To make authentic tasting wonton char siu noodle soup, you should use the Hong Kong style wonton noodles. They are thin egg noodles that have a beautiful yellow color. Similar to ramen noodles, this type of noodles uses lye water to give it an extra chewy texture.
You can usually find fresh wonton noodles in the refrigerated section or freezer section at Asian markets. The next best alternative is ramen noodles, which are commonly sold at Japanese markets and sometimes even at grocery stores like Whole Foods.
If fresh noodles are hard to find, I highly recommend using a thin wheat noodle such as somen noodles. Most of the dried egg noodles are produced for fried noodles, and they might have a weird texture when you put them into a soup.
How to make wonton char siu noodle soup
Making wonton char siu noodle soup is so easy:
- Boil the broth ingredients
- Blanch the green vegetables
- Boil the noodles (in the same pot you blanch the vegetables)
- Boil the wontons (also in the same pot you blanch the vegetables)
- Put them all together and eat
Wonton char siu noodle soup is such a satisfying and comforting one-bowl meal that is so good during the cooler months. I hope this post will guide you through the process to help you recreate the restaurant experience in your own kitchen. Also, I hope you can still try this one out if you don’t have special ingredients such as char siu pork at home. This noodle broth base is very delicious, so you can totally be creative and assemble your own noodle bowl using different ingredients.

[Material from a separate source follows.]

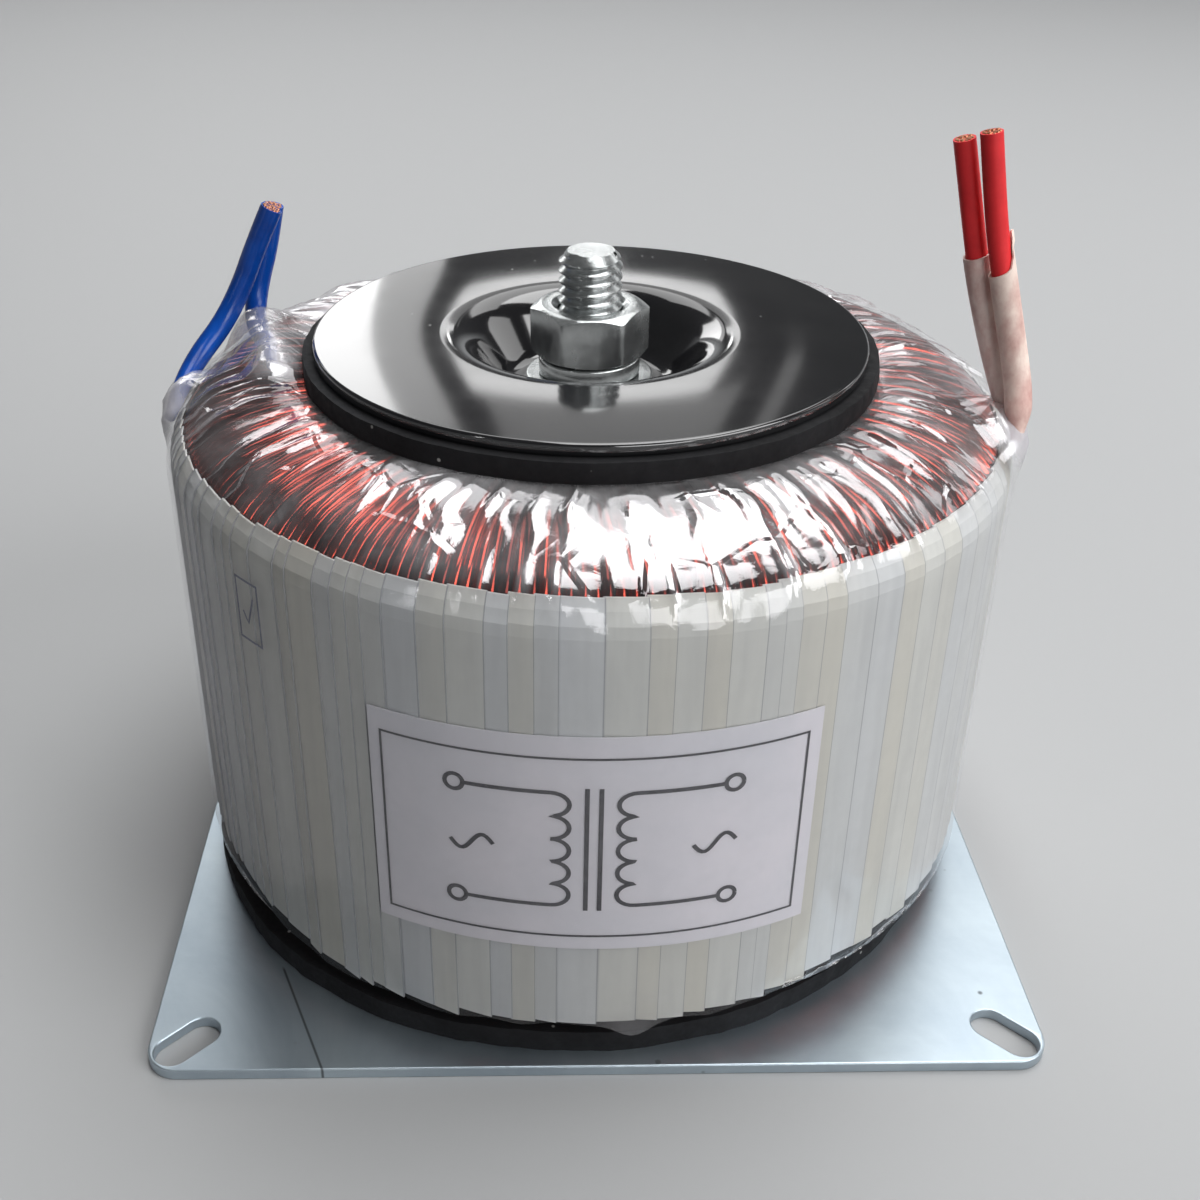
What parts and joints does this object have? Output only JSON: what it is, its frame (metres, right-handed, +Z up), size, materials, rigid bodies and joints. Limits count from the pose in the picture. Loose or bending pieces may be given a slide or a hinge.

Other delicious noodle recipes
- Soy Sauce Pan Fried Noodles (广式豉油皇炒面)
- Drunken Noodles (Pad Kee Mao)
- Chinese Chicken Noodle Soup
- XO Noodles with Shrimp
- Beef Pan-Fried Noodles
Wonton Char Siu Noodle Soup (叉烧云吞面)
- 2 oz (56 g) char siu pork (Chinese barbecued pork), sliced
- 3 heads choy sum (or baby bok choy, or other greens of your choice)
- 1 bundle (about 3.5 oz / 100 g) thin egg noodles
- 6 wontons , homemade or store bought
- Fried shallot for garnish (Optional)
- green onion , sliced (for garnish)
- 2 cups chicken broth
- 1 slice ginger
- 1 teaspoon Shaoxing wine
- 1 teaspoon light soy sauce (or soy sauce)
- 1/8 teaspoon white pepper
- 1/4 teaspoon sugar
- 1/2 teaspoon sesame oil
- salt to taste
- Add the chicken broth, ginger and Shaoxing wine into a separate small pot. Cook over medium-high heat until brought to a boil. Add the soy sauce, white pepper, and sugar. Let simmer if you’re still preparing the rest of the ingredients.
- Bring a medium pot of water to a boil. Add a pinch of salt and a few drops of vegetable oil. Add the choy sum. Cook until turning tender, 40 to 50 seconds. Remove the choy sum and transfer to a plate.
- Cook the noodles in the same pot according to the package instructions, until al dente. Once done, drain the noodles and transfer to a serving bowl.
- Boil the wontons in the same pot. If you use my homemade wonton recipes, boil the wontons until they float to the top. Then boil for another 1 to 2 minutes. If using store bought wontons, follow the package instructions.
- Once done prepping, pour the hot broth over the noodles and top with the wontons. Drizzle with sesame oil. Garnish with sliced char siu pork, choy sum, fried shallot and green onion. Serve hot as a main dish.